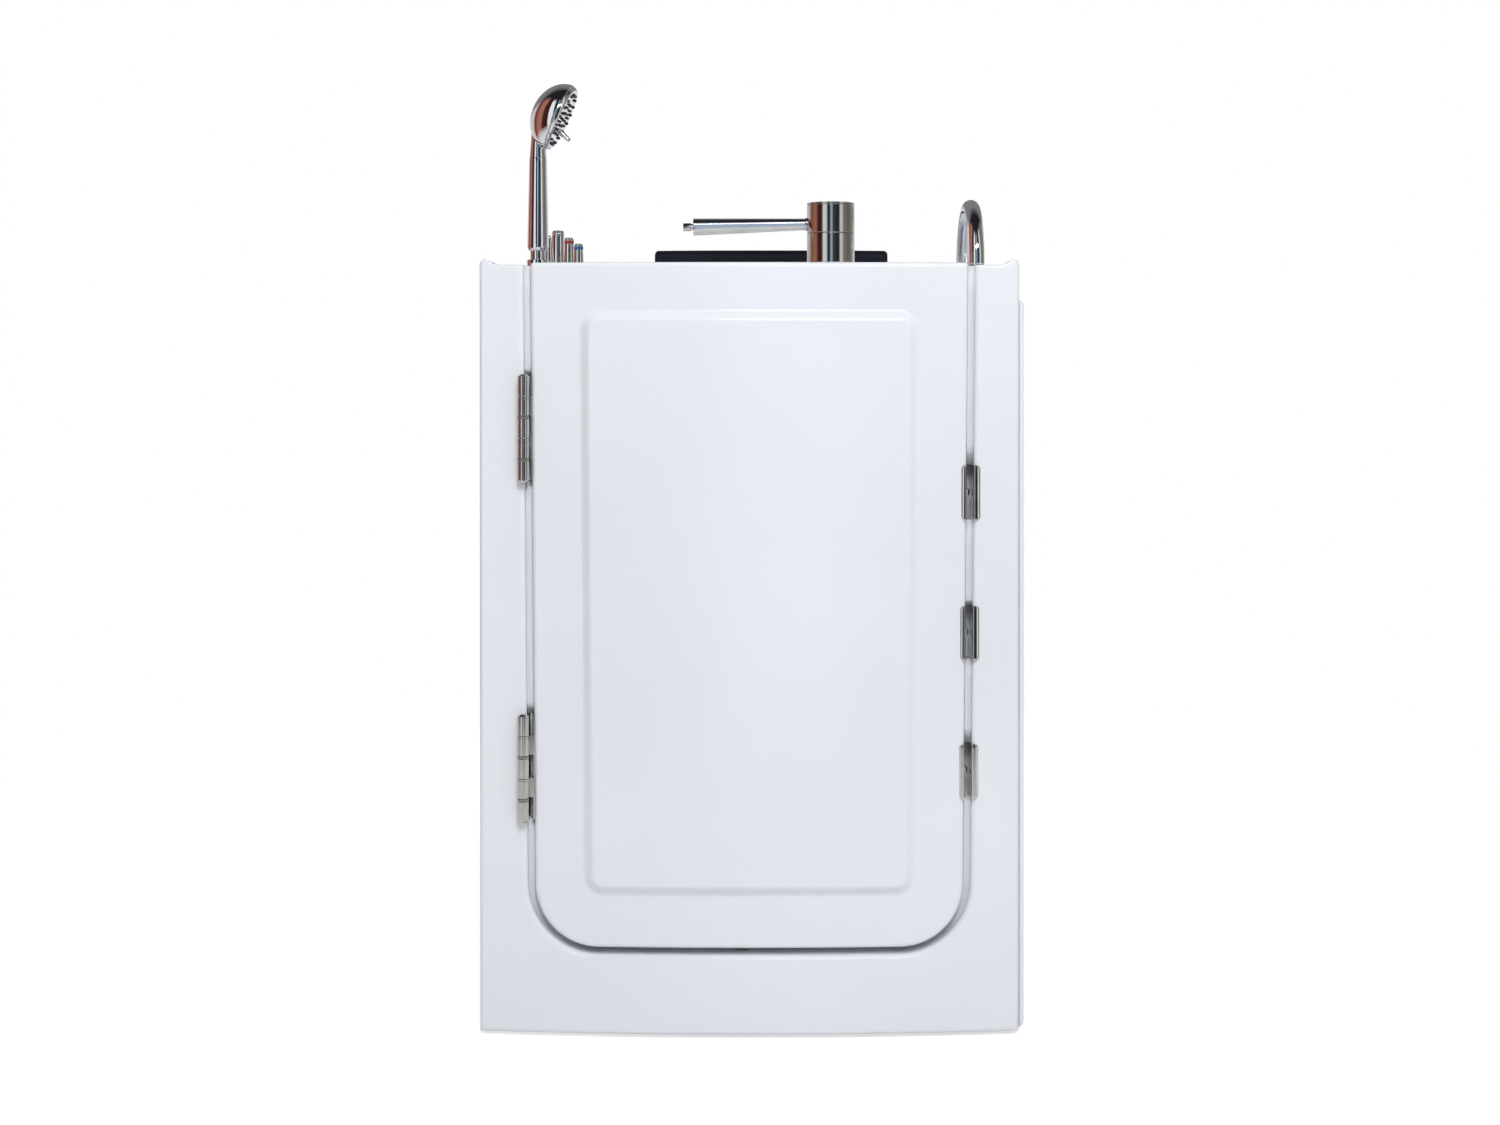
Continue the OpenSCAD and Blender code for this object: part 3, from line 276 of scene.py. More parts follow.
def cut(piece, tools):
    """Cuts the tools out of the piece and removes them."""
    for tool in tools:
        modifier = piece.modifiers.new("cut", "BOOLEAN")
        modifier.operation = "DIFFERENCE"
        modifier.solver = "EXACT"
        modifier.object = tool
    applied(piece)
    for tool in tools:
        bpy.data.objects.remove(tool)


def soften(piece, width, segments, rule=None):
    """Rounds the hard edges to width millimetres, or only those whose rule(middle, direction) is true."""
    mesh = piece.data
    work = bmesh.new()
    work.from_mesh(mesh)
    weights = []
    for edge in work.edges:
        hard = len(edge.link_faces) == 2 and edge.calc_face_angle(0) > math.radians(HARD_ANGLE)
        a, b = (v.co * 1000 - PLACE for v in edge.verts)
        weights.append(1.0 if hard and (rule is None or rule((a + b) / 2, (b - a).normalized())) else 0.0)
    work.free()
    attribute = mesh.attributes.new("bevel_weight_edge", "FLOAT", "EDGE")
    attribute.data.foreach_set("value", weights)
    modifier = piece.modifiers.new("bevel", "BEVEL")
    modifier.limit_method = "WEIGHT"
    modifier.width = width / 1000
    modifier.segments = segments
    modifier.use_clamp_overlap = False
    modifier.miter_outer = "MITER_SHARP"
    shade(piece)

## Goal
The required output is the exact run of lines from the beginning of the listing above to the line that contains "bpy.data.objects.remove(tool)", inclusive of both.

## Output for this exercise
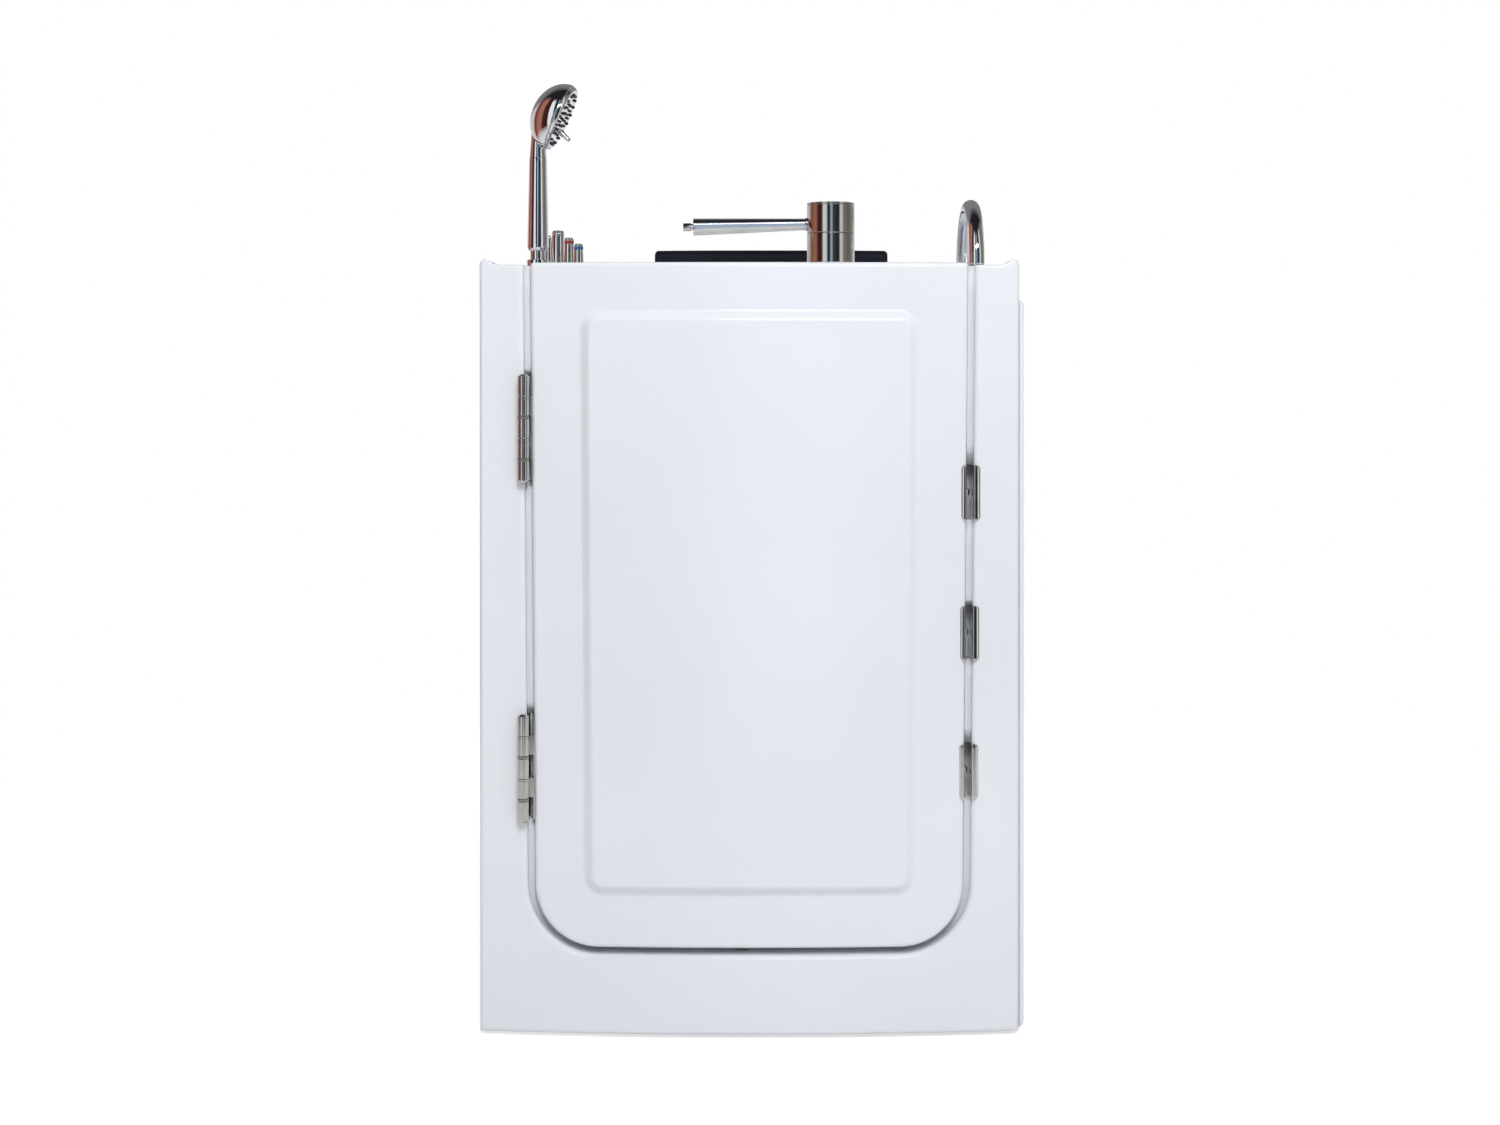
Continue the OpenSCAD and Blender code for this object: part 3, from line 276 of scene.py. More parts follow.
def cut(piece, tools):
    """Cuts the tools out of the piece and removes them."""
    for tool in tools:
        modifier = piece.modifiers.new("cut", "BOOLEAN")
        modifier.operation = "DIFFERENCE"
        modifier.solver = "EXACT"
        modifier.object = tool
    applied(piece)
    for tool in tools:
        bpy.data.objects.remove(tool)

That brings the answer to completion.